There's a probable perception here and there that we're easier to "fix" than the problems that led to Rather's denouement. The attempts to "fix" the problem that new media represents should be interesting, and vastly entertaining.

This is worth noting, but it occurs to me that the blogosphere is already fairly self-correcting so I am not all that concerned that Big Media might be watching. Of course, no system can be completely self-correcting, especially when dealing with the interface between truth and the perceptions of fallen humans, but some systems work better than others and a decentralized, spontaneous system like the blogosphere is probably about as good as it gets. But pride goeth before a fall and it certainly isn't advisable to start thinking that we've ushered in a new era of Truth, Justice and the American Way.

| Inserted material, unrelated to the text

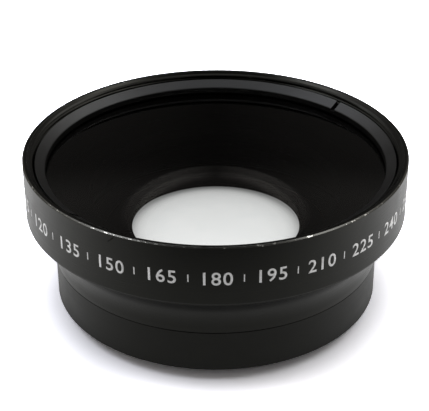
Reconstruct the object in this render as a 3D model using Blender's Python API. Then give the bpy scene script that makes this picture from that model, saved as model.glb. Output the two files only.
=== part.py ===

I think the best result of the exposure of Memogate would be that journalism ceases to be thought of as a profession of oracles and becomes what it always should have been: a useful division of labor in a free information market. Journalists provide a valuable service by doing the research and correlation that most of us don't have time or resources to accomplish on our own. If they stick to that vision of themselves they are no less likely to become corrupt than the average butcher, baker or candelstick maker. The problem comes when, like the priesthood at the start of the Middle Ages, they begin to see their profession as somehow loftier or more central (depending on the governing metaphor) than any other laborer. Then a Nietzchean sort of master morality kicks in and they begin to see that they need not live by the same rules as the little people -- with wholly predictable results.